Collected data ▸
-*-

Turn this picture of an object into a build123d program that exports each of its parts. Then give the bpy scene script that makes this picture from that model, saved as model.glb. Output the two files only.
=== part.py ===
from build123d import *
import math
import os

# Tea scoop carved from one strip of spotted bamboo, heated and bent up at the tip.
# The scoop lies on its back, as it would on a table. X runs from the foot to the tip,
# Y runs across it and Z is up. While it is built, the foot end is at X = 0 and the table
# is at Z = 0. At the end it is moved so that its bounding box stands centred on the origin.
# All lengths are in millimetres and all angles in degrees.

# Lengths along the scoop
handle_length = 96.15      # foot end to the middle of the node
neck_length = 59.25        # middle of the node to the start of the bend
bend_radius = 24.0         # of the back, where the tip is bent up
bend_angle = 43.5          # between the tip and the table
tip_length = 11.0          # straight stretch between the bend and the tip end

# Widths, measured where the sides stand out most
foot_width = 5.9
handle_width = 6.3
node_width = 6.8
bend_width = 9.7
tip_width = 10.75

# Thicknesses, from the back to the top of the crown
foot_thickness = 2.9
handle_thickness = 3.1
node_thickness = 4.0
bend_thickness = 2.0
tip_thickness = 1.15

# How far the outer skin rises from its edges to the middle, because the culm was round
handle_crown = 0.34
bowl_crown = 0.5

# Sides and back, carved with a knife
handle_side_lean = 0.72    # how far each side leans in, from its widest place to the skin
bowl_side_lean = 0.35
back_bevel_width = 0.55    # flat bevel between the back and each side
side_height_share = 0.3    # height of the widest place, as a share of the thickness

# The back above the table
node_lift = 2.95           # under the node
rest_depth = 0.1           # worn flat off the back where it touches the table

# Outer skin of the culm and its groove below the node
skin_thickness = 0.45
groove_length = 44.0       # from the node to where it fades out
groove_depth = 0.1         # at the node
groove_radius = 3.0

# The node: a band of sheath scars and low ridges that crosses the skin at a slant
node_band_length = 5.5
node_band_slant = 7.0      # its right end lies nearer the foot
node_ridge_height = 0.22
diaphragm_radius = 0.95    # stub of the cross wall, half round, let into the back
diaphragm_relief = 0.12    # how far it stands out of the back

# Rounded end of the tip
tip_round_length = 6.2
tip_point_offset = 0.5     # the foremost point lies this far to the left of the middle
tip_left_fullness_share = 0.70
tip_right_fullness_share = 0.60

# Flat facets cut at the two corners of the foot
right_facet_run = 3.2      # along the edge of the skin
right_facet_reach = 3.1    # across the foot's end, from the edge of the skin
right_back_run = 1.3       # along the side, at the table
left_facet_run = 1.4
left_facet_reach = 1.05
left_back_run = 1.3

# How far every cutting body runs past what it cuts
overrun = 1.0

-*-

Your objective ▸ Word for word, quote all of the data above.

Response for this exercise ▸
Turn this picture of an object into a build123d program that exports each of its parts. Then give the bpy scene script that makes this picture from that model, saved as model.glb. Output the two files only.
=== part.py ===
from build123d import *
import math
import os

# Tea scoop carved from one strip of spotted bamboo, heated and bent up at the tip.
# The scoop lies on its back, as it would on a table. X runs from the foot to the tip,
# Y runs across it and Z is up. While it is built, the foot end is at X = 0 and the table
# is at Z = 0. At the end it is moved so that its bounding box stands centred on the origin.
# All lengths are in millimetres and all angles in degrees.

# Lengths along the scoop
handle_length = 96.15      # foot end to the middle of the node
neck_length = 59.25        # middle of the node to the start of the bend
bend_radius = 24.0         # of the back, where the tip is bent up
bend_angle = 43.5          # between the tip and the table
tip_length = 11.0          # straight stretch between the bend and the tip end

# Widths, measured where the sides stand out most
foot_width = 5.9
handle_width = 6.3
node_width = 6.8
bend_width = 9.7
tip_width = 10.75

# Thicknesses, from the back to the top of the crown
foot_thickness = 2.9
handle_thickness = 3.1
node_thickness = 4.0
bend_thickness = 2.0
tip_thickness = 1.15

# How far the outer skin rises from its edges to the middle, because the culm was round
handle_crown = 0.34
bowl_crown = 0.5

# Sides and back, carved with a knife
handle_side_lean = 0.72    # how far each side leans in, from its widest place to the skin
bowl_side_lean = 0.35
back_bevel_width = 0.55    # flat bevel between the back and each side
side_height_share = 0.3    # height of the widest place, as a share of the thickness

# The back above the table
node_lift = 2.95           # under the node
rest_depth = 0.1           # worn flat off the back where it touches the table

# Outer skin of the culm and its groove below the node
skin_thickness = 0.45
groove_length = 44.0       # from the node to where it fades out
groove_depth = 0.1         # at the node
groove_radius = 3.0

# The node: a band of sheath scars and low ridges that crosses the skin at a slant
node_band_length = 5.5
node_band_slant = 7.0      # its right end lies nearer the foot
node_ridge_height = 0.22
diaphragm_radius = 0.95    # stub of the cross wall, half round, let into the back
diaphragm_relief = 0.12    # how far it stands out of the back

# Rounded end of the tip
tip_round_length = 6.2
tip_point_offset = 0.5     # the foremost point lies this far to the left of the middle
tip_left_fullness_share = 0.70
tip_right_fullness_share = 0.60

# Flat facets cut at the two corners of the foot
right_facet_run = 3.2      # along the edge of the skin
right_facet_reach = 3.1    # across the foot's end, from the edge of the skin
right_back_run = 1.3       # along the side, at the table
left_facet_run = 1.4
left_facet_reach = 1.05
left_back_run = 1.3

# How far every cutting body runs past what it cuts
overrun = 1.0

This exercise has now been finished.